** start **

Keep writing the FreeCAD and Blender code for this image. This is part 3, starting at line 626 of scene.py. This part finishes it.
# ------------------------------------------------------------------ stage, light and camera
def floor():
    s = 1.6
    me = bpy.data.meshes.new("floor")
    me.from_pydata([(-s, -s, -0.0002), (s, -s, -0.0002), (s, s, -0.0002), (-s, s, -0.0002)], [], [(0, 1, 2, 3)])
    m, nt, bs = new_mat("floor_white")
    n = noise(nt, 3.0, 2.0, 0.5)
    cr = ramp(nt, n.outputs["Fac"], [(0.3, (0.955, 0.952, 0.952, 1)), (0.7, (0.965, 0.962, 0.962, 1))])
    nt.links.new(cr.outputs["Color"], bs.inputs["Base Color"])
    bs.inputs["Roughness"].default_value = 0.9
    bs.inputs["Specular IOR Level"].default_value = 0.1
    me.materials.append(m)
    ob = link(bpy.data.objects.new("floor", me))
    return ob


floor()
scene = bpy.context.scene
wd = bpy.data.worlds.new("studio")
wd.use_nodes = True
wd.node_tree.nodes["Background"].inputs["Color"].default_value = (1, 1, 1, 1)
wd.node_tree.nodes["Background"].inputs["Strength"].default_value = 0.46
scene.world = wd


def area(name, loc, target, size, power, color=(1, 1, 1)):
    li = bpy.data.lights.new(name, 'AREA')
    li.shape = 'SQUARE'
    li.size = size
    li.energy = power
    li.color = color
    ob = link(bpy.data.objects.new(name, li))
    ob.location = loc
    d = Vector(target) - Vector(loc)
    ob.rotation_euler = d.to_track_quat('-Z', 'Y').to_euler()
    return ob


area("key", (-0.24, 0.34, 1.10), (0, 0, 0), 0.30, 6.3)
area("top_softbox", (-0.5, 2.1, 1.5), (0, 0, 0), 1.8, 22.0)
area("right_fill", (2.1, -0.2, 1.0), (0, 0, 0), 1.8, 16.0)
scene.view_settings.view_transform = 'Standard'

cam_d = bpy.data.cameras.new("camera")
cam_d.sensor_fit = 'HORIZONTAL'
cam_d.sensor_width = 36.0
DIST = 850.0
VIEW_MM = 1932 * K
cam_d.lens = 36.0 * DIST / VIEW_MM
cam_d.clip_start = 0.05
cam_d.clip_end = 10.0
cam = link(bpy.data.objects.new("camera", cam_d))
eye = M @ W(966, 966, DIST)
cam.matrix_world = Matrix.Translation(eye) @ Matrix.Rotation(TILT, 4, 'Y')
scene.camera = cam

** end **

§ WHAT YOU NEED TO DO
Transcribe the material above in its entirety. Match it exactly.

§ ANSWER
Keep writing the FreeCAD and Blender code for this image. This is part 3, starting at line 626 of scene.py. This part finishes it.
# ------------------------------------------------------------------ stage, light and camera
def floor():
    s = 1.6
    me = bpy.data.meshes.new("floor")
    me.from_pydata([(-s, -s, -0.0002), (s, -s, -0.0002), (s, s, -0.0002), (-s, s, -0.0002)], [], [(0, 1, 2, 3)])
    m, nt, bs = new_mat("floor_white")
    n = noise(nt, 3.0, 2.0, 0.5)
    cr = ramp(nt, n.outputs["Fac"], [(0.3, (0.955, 0.952, 0.952, 1)), (0.7, (0.965, 0.962, 0.962, 1))])
    nt.links.new(cr.outputs["Color"], bs.inputs["Base Color"])
    bs.inputs["Roughness"].default_value = 0.9
    bs.inputs["Specular IOR Level"].default_value = 0.1
    me.materials.append(m)
    ob = link(bpy.data.objects.new("floor", me))
    return ob


floor()
scene = bpy.context.scene
wd = bpy.data.worlds.new("studio")
wd.use_nodes = True
wd.node_tree.nodes["Background"].inputs["Color"].default_value = (1, 1, 1, 1)
wd.node_tree.nodes["Background"].inputs["Strength"].default_value = 0.46
scene.world = wd


def area(name, loc, target, size, power, color=(1, 1, 1)):
    li = bpy.data.lights.new(name, 'AREA')
    li.shape = 'SQUARE'
    li.size = size
    li.energy = power
    li.color = color
    ob = link(bpy.data.objects.new(name, li))
    ob.location = loc
    d = Vector(target) - Vector(loc)
    ob.rotation_euler = d.to_track_quat('-Z', 'Y').to_euler()
    return ob


area("key", (-0.24, 0.34, 1.10), (0, 0, 0), 0.30, 6.3)
area("top_softbox", (-0.5, 2.1, 1.5), (0, 0, 0), 1.8, 22.0)
area("right_fill", (2.1, -0.2, 1.0), (0, 0, 0), 1.8, 16.0)
scene.view_settings.view_transform = 'Standard'

cam_d = bpy.data.cameras.new("camera")
cam_d.sensor_fit = 'HORIZONTAL'
cam_d.sensor_width = 36.0
DIST = 850.0
VIEW_MM = 1932 * K
cam_d.lens = 36.0 * DIST / VIEW_MM
cam_d.clip_start = 0.05
cam_d.clip_end = 10.0
cam = link(bpy.data.objects.new("camera", cam_d))
eye = M @ W(966, 966, DIST)
cam.matrix_world = Matrix.Translation(eye) @ Matrix.Rotation(TILT, 4, 'Y')
scene.camera = cam